Just like the wild west in the late 1800s, the frontiers of publishing, technology, and energy are wide open. Here’s a few of the articles that stretched my understanding of this amazing world we live in. Just a brief comment on each.

Downside of technology

Yes, there is a downside.

7/30 – Yahoo – Drone Carrying contraband crashes at SC prison – Drone carrying cell phones, marijuana, synthetic marijuana (huh? what is that?), and tobacco crashed outside the fence of a prison. Article mentions a successful effort to get contraband inside a Georgia prison last year.

That is a superb smuggling technique. You gotta’ give credit to the creativity of the bad guys.

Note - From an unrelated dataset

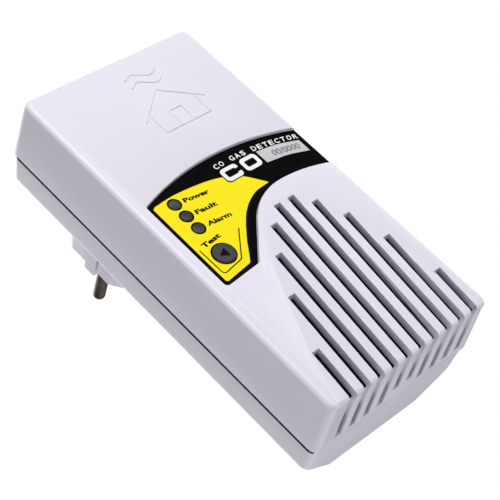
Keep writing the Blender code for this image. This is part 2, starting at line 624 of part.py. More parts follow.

I am surprised that there hasn’t already been a flood of drones coming over the walls of most prisons. As a wild guess, the cost of a drone is probably less than the black-market value of what it could carry in. Risk to the person flying the drone is rather small; reward to the person inside is really high.

8/1 – The Guardian – Rise of the drones has police and regulators scrambling to catch up  – General background. Popularity is spreading with increased awareness. A popular, quite capable drone is available for $500. Add a high quality camera increases cost to $1,300. Police and regulators are trying to catch up. The FAA has holding regs that prohibit flying above 400 feet and bans for-profit use of drones. Those regs are not only confusing but are starting to get struck down by courts.

Technology

8/13 – Flashbak – 6 Common Sounds of Yesteryear We No Longer Hear – Check out the list. Dial up modem is another.

Publishing

7/3 – TechDirt – One-Percent Authors Want to End Destructive Conflict, Bring Order to the Galaxy The big-name authors who are with the publisher Hachette are complaining about Amazon. There is a big dispute between the publisher and retailer. From what I can gather, Hachette wants consumers to pay higher prices while Amazon wants us to pay less.

Oh, the horror! A retailer trying to provide products their customers want at lower prices! Inexcusable!

The Tech Dirt article goes into more detail but with the same theme: Amazon wants to give you and me lower prices on the books we buy.  For a great explanation of how astounding Amazon is, check out this summary:

One day, historians and psychologists might manage to explain how various authors came to fear and revile a company that has sold more books than anyone in history; that pays authors up to nearly six times the royalties of the New York “Big Five” lockstep rate; that single-handedly created the ebook and self-publishing markets; that offers more choice and better prices to more readers than anyone ever has before; and that consistently ranks as one of the world’s most admired companies.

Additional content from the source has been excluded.